**What is expected:** Only the lines from the start up to and including the line containing "return material" should be repeated, word for word.

* start *

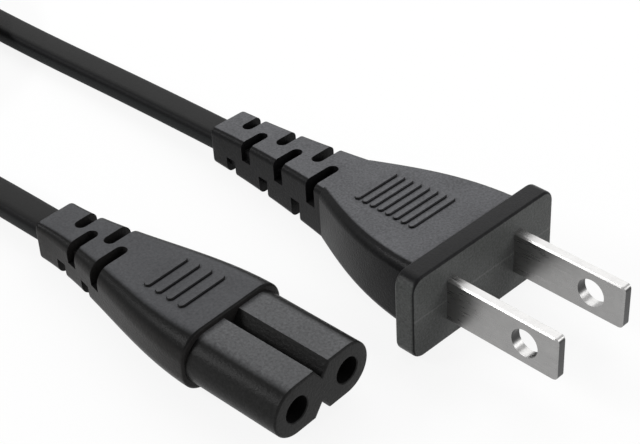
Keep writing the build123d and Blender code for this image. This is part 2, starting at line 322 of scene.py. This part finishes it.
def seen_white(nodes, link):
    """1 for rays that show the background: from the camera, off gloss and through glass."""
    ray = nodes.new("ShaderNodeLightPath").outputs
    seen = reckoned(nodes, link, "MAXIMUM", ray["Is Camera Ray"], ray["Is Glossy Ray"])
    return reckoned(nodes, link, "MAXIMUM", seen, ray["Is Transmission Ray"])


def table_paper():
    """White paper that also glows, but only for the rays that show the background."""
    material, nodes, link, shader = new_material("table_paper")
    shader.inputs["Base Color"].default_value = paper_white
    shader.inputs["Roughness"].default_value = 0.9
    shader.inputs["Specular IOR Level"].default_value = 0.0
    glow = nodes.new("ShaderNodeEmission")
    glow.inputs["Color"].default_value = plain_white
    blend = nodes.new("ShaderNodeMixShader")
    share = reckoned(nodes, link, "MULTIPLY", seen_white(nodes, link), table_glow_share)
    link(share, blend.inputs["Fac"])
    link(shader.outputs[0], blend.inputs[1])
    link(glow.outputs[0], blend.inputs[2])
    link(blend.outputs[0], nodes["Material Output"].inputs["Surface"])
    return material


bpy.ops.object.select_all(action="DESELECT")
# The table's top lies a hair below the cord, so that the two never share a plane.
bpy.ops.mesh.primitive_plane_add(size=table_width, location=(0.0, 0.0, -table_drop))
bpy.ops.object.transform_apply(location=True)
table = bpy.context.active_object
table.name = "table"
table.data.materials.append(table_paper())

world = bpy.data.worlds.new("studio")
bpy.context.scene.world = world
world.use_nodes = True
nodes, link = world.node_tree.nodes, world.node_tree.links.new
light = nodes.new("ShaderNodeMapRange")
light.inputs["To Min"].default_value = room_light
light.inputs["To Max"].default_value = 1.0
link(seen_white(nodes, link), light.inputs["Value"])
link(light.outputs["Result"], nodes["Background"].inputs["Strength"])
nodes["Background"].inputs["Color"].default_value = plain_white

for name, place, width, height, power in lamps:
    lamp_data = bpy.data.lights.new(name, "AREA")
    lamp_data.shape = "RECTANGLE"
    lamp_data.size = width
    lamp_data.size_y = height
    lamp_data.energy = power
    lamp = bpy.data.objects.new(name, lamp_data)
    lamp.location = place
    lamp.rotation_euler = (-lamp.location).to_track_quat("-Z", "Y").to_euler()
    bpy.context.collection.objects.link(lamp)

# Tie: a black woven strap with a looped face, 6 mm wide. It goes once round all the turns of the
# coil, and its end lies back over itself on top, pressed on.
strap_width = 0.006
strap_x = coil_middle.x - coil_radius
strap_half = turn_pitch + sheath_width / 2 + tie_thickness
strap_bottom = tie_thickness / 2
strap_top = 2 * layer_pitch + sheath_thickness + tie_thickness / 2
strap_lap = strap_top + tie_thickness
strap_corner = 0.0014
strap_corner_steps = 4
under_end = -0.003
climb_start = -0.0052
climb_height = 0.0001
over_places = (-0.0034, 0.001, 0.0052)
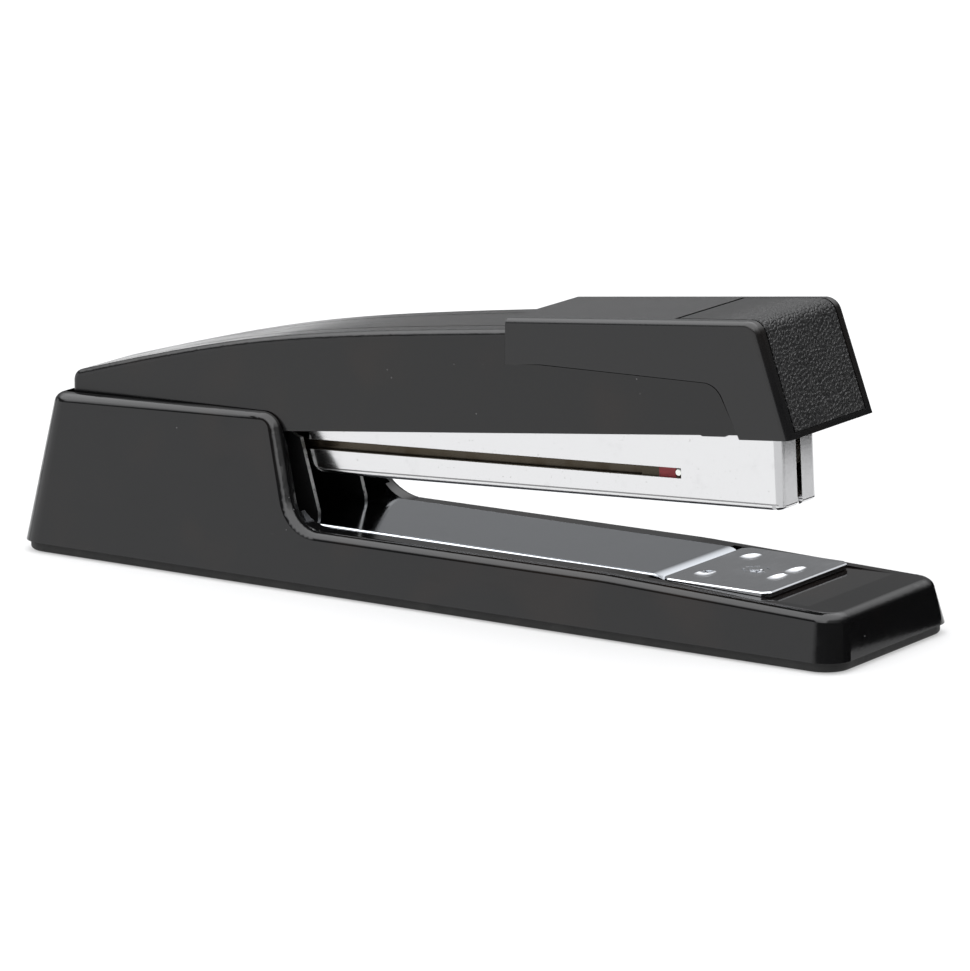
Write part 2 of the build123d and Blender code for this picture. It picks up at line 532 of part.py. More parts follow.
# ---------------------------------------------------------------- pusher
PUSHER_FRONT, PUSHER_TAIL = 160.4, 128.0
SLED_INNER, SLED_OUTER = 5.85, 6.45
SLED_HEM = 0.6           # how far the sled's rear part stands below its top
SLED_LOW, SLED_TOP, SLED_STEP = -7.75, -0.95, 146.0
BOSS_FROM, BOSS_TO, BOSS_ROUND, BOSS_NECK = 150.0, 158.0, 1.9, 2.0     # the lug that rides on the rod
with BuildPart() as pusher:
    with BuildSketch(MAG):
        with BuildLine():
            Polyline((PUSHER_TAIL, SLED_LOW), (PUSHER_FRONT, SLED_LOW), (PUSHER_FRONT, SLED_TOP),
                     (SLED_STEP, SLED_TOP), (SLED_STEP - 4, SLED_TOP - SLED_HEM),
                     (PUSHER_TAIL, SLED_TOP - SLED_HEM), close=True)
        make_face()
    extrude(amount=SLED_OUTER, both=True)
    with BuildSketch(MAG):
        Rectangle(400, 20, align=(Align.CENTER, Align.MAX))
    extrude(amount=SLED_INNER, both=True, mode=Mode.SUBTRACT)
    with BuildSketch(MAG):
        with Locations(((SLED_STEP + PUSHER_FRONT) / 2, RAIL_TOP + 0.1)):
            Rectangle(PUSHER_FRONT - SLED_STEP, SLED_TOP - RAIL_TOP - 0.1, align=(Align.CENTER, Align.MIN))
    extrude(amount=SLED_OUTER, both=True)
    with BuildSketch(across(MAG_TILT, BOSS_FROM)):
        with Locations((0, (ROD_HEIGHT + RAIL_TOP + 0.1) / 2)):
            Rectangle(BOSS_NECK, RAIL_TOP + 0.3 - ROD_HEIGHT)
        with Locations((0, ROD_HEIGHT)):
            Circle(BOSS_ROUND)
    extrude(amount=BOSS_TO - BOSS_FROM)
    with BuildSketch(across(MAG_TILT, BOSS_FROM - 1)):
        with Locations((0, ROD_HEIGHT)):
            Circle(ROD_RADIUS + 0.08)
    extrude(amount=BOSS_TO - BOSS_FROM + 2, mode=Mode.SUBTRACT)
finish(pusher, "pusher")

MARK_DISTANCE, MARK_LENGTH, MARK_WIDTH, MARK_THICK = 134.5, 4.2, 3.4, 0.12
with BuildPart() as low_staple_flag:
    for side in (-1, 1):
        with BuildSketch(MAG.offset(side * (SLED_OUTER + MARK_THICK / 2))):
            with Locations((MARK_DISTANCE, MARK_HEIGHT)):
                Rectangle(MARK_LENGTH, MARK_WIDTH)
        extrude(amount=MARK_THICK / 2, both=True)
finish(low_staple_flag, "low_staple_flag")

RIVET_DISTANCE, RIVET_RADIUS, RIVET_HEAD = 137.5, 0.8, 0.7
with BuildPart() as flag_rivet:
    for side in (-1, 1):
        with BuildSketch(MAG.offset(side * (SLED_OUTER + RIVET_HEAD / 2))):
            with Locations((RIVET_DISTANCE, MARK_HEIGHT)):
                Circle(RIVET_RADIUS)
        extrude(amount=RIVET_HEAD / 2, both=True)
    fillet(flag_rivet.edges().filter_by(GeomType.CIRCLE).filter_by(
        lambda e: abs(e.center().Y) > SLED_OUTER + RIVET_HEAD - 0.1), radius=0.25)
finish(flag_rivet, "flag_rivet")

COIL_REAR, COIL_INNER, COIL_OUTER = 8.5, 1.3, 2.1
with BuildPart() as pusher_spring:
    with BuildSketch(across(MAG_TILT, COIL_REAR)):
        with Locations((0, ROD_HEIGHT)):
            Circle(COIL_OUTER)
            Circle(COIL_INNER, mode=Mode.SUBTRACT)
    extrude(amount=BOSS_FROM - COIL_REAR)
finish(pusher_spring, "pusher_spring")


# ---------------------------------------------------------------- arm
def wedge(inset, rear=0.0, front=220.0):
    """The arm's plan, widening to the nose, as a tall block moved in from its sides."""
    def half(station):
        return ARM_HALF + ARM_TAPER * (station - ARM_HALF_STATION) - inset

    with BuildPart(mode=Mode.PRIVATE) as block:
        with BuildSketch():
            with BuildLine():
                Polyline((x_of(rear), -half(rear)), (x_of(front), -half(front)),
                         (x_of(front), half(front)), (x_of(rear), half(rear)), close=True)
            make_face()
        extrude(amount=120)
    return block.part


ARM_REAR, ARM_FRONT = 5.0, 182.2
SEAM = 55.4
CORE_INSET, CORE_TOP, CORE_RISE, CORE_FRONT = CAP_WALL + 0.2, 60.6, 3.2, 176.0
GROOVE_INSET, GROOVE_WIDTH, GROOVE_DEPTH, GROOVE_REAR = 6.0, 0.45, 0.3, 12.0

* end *

**Completed exercise:**
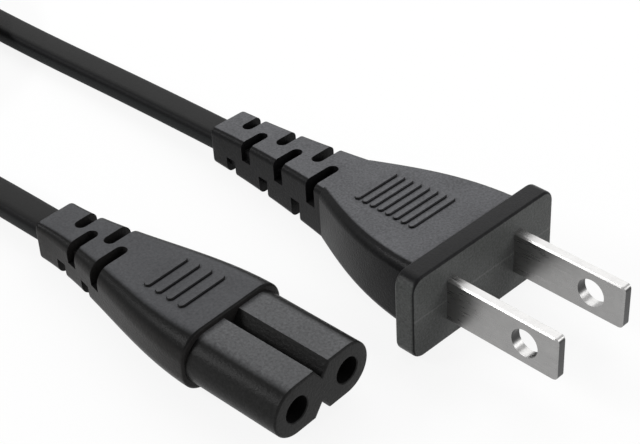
Keep writing the build123d and Blender code for this image. This is part 2, starting at line 322 of scene.py. This part finishes it.
def seen_white(nodes, link):
    """1 for rays that show the background: from the camera, off gloss and through glass."""
    ray = nodes.new("ShaderNodeLightPath").outputs
    seen = reckoned(nodes, link, "MAXIMUM", ray["Is Camera Ray"], ray["Is Glossy Ray"])
    return reckoned(nodes, link, "MAXIMUM", seen, ray["Is Transmission Ray"])


def table_paper():
    """White paper that also glows, but only for the rays that show the background."""
    material, nodes, link, shader = new_material("table_paper")
    shader.inputs["Base Color"].default_value = paper_white
    shader.inputs["Roughness"].default_value = 0.9
    shader.inputs["Specular IOR Level"].default_value = 0.0
    glow = nodes.new("ShaderNodeEmission")
    glow.inputs["Color"].default_value = plain_white
    blend = nodes.new("ShaderNodeMixShader")
    share = reckoned(nodes, link, "MULTIPLY", seen_white(nodes, link), table_glow_share)
    link(share, blend.inputs["Fac"])
    link(shader.outputs[0], blend.inputs[1])
    link(glow.outputs[0], blend.inputs[2])
    link(blend.outputs[0], nodes["Material Output"].inputs["Surface"])
    return material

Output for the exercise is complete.